Saturday, August 3, 2013

The Sirens and the Sirenuse


Swimming at the Galli Islands...is that a Siren...?
Homer's 'Odyssey' tells the story of Ulysses wandering trapped around the Mediterranean (or the Aegean?) for twenty years, trying fruitlessly to make his way home to the beautiful Penelope, encountering adventures and obstacles aplenty. One famous risk he ran was of being drawn upon treacherous rocks by the beguiling songs of the Sirens. He saved himself by having his crew lash him to the mast of his ship, so that he could sail through the irresistible songs without being able to succumb.

And this is said to have happened - believe it or not - at the Galli Islands ('Li Galli') just off the village of Positano on the Amalfi Coast. We know this because legends -- and Captain Patrizio of the excellent vessel ‘'O Sole Mio’, who is an incurable romantic -- tell us so. The story of the sirens at this location comes down from ‘the Latins’ for whom the word ‘galli’ indicated a type of bird ('gallo' is a rooster); and these Sirens were, according to this version of the legend, half-woman, half-bird (not mermaids, as some versions have it).

The Galli Islands from Positano.
It IS a Siren!
Small medieval chapel meets 21st century boating
The three Galli Islands are the tips of the eroded caldera of a long-dormant underwater volcano, their sharp grey volcanic rocks fending off boat landings. To be drawn to those rocky shores would certainly have led to a dismal end for Ulysses’ ship. These days the half-circle formed between the islands, the ancient caldera, is a marine preserve where pleasure boats can linger: swimming is allowed, but not anchoring.

Nureyev dancing on the terrace?
Cruising near Li Galli

Fast-forward from Greek myth through some Roman-built fortifications, and the establishment of a small monastery (a little white chapel remains) to the twentieth century, when a villa was built on the largest of the three Galli Islands. The first person to buy the islands was the Russian dancer Leonide Massine. He built a villa with advice from his friend Le Corbusier. It eventually became a home to Rudolf Nureyev, who made the place a mecca for the twentieth-century jet set, and could sometimes be seen (according to Captain Patrizio) dancing on the terrace.

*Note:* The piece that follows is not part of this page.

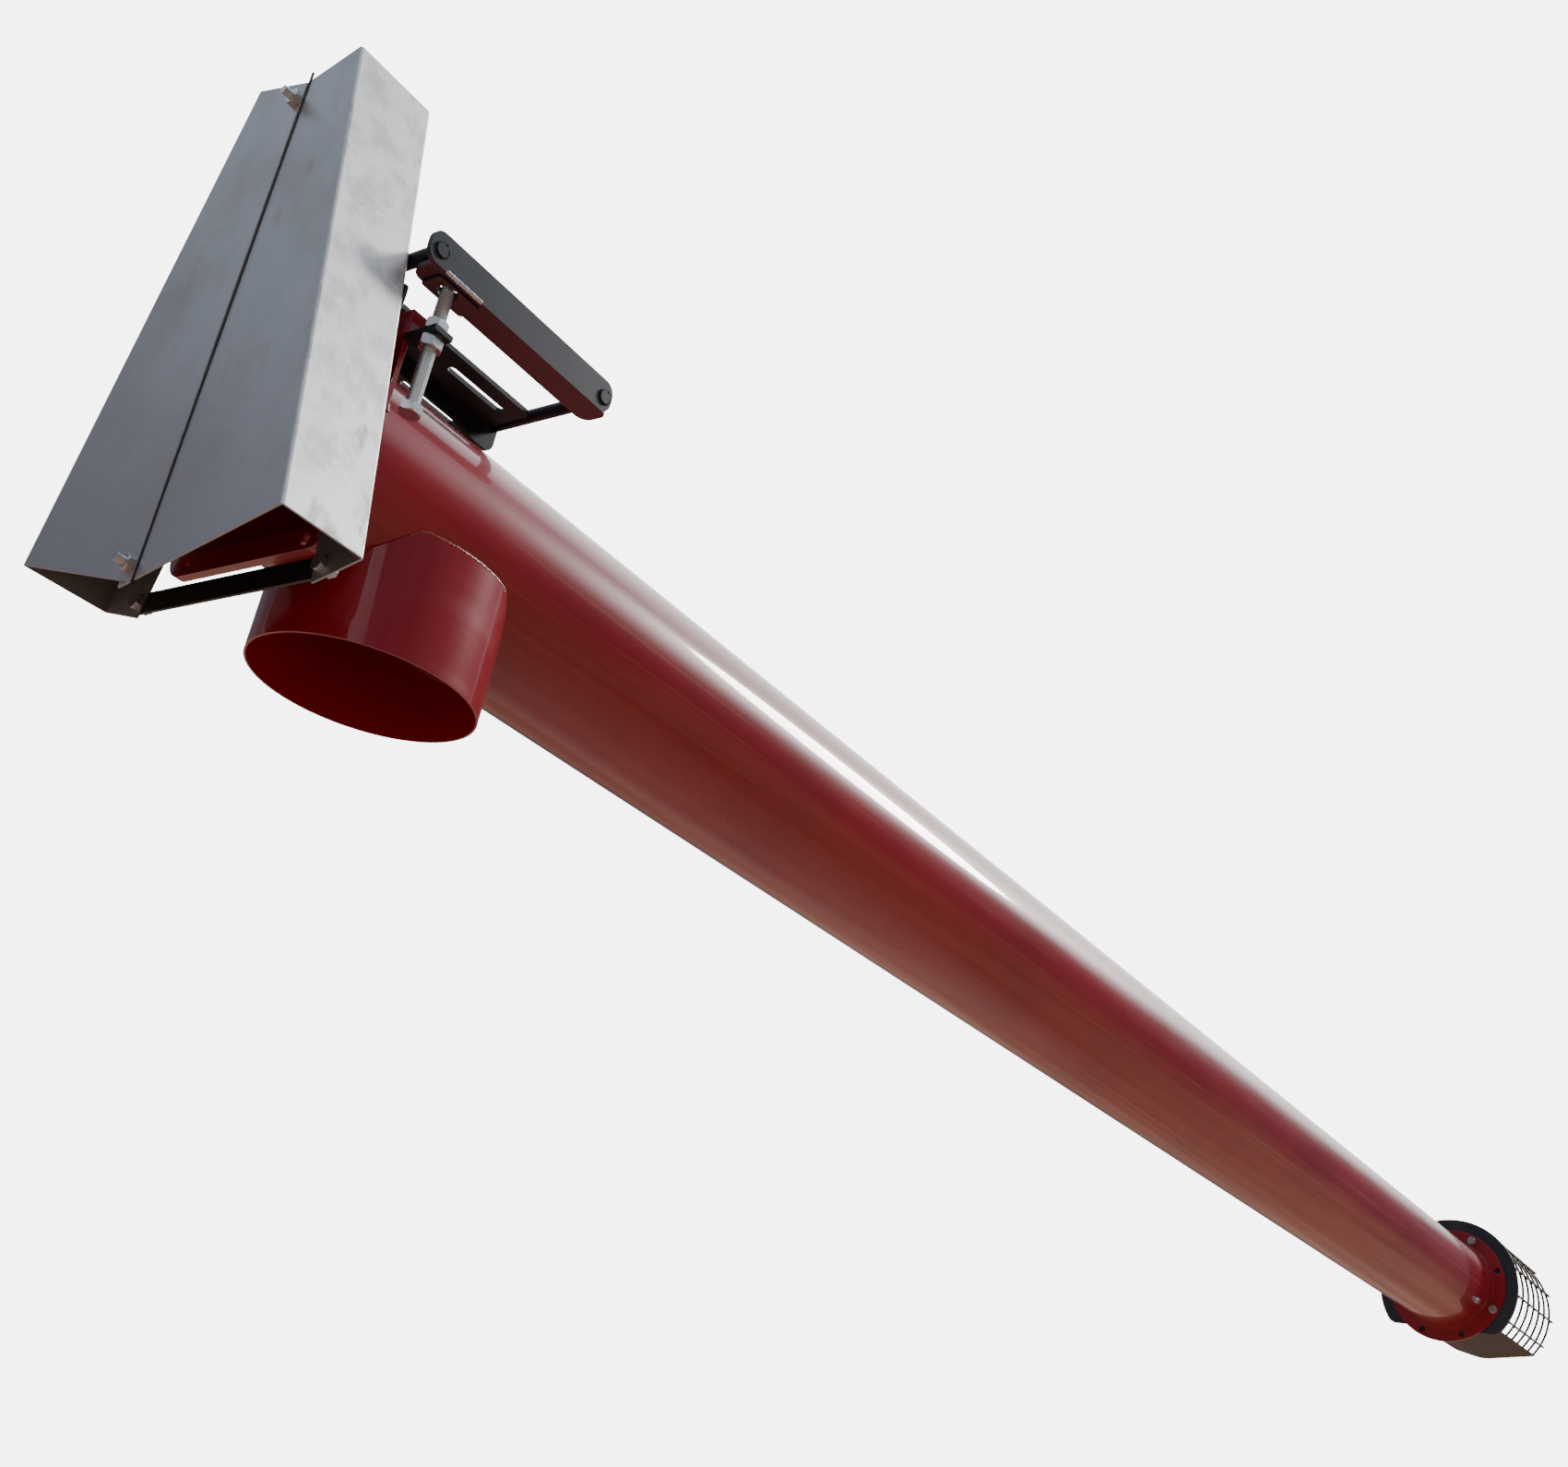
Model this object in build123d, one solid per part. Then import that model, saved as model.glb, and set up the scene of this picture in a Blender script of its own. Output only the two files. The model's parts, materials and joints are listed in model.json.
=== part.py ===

This blog fills out the mythical story: "It is said that Odysseus was curious as to what the Sirens sung in their song to him, so, on Circe's advice, he had all his sailors plug their ears with beeswax and tie him to the mast. He ordered his men to leave him tied tightly to the mast, no matter how much he would beg. When he heard their beautiful song, he ordered the sailors to untie him but they bound him tighter. When they had passed out of earshot, only then was Odysseus untied."

The villa and chapel on the largest island
Here's Wiki's take on the Galli Islands:
Several sirens were said to have inhabited the islands, the most famous of whom were Parthenope, Leucosia, and Ligeia. One of them played the lyre, another sang, and another played the flute. They are mentioned in the 1st century BC by Strabo, the Greek Geographer and by Straton of Sardis in 120 A.D. In ancient stories, the sirens were depicted as having bodies of a bird and human heads, but the medieval interpretations of the stories depicted them as mermaids. The terms "Sirenai" and "Sirenusai", from the Latin Sirenusae, meaning Sirens, indicate both the sirens themselves and their residence. The modern name, Li Galli or The Roosters, references the bird-like form of the ancient sirens.
The fatal Siren's Song (source)
The Galli Islands
These days you can hire the villa on the Galli Islands for a stay, if you too cannot resist the Sirens’ song. Or, perhaps more practically, you can visit the divine Hotel Sirenuse in Positano named for the Sirens and exquisitely beautiful in its own way.